Rows from a 3D modeling dataset
════════
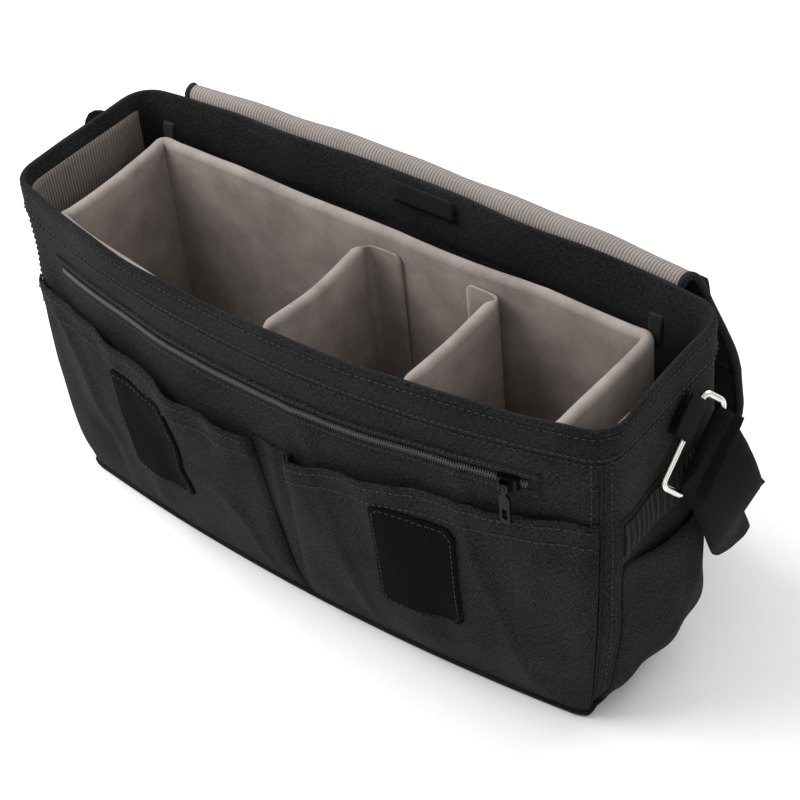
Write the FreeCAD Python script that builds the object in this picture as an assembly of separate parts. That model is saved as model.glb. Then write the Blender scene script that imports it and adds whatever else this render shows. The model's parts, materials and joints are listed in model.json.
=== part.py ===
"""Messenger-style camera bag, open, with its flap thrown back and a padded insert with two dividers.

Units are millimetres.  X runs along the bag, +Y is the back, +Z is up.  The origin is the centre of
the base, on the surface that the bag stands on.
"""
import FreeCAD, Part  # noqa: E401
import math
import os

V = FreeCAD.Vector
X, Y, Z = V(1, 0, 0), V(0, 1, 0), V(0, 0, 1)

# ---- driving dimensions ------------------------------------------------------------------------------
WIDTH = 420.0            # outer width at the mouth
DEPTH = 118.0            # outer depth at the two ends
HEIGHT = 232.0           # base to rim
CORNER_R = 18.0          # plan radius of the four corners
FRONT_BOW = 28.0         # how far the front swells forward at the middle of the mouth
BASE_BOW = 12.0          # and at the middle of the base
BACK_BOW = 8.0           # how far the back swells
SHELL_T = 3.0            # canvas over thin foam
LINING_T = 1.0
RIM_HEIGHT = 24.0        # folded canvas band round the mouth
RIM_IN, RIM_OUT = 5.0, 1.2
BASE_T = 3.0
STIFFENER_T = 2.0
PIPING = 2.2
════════
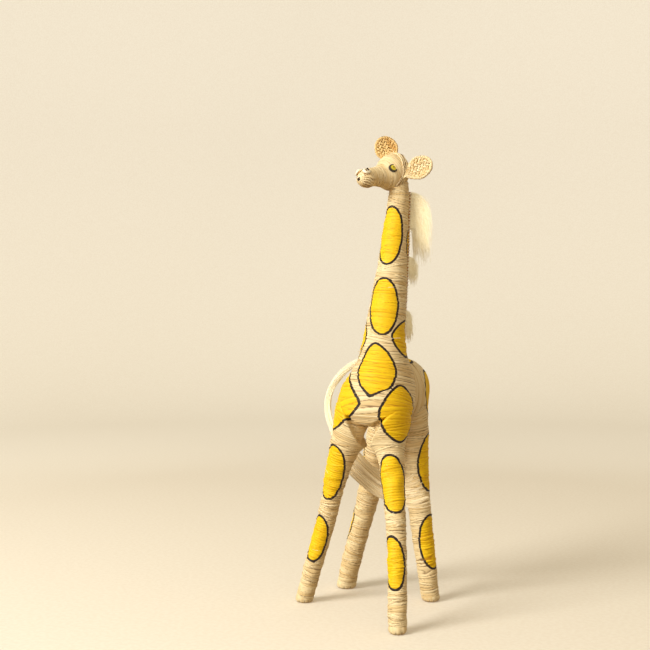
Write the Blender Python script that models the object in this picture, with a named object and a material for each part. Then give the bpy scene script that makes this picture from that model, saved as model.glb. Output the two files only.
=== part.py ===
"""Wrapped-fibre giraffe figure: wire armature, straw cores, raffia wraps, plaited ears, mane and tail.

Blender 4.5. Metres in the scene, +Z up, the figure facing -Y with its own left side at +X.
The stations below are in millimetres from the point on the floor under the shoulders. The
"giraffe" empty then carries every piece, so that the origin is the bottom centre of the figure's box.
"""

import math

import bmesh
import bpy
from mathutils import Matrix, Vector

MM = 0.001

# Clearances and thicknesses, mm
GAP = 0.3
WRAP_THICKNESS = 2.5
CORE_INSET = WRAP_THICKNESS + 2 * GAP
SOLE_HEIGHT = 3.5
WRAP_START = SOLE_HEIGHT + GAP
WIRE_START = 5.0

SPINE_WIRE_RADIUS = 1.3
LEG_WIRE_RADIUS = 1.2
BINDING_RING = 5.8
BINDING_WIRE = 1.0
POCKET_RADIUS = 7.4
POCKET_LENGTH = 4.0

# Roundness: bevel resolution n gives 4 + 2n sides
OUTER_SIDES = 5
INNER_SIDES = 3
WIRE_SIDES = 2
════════
**WHAT YOU SHOULD DO**
Give the exact lines, and only those, from the line containing "Write the Blender Python" through the line containing "mane and tail." in the entries above.

**REPLY TO THE TASK**
Write the Blender Python script that models the object in this picture, with a named object and a material for each part. Then give the bpy scene script that makes this picture from that model, saved as model.glb. Output the two files only.
=== part.py ===
"""Wrapped-fibre giraffe figure: wire armature, straw cores, raffia wraps, plaited ears, mane and tail.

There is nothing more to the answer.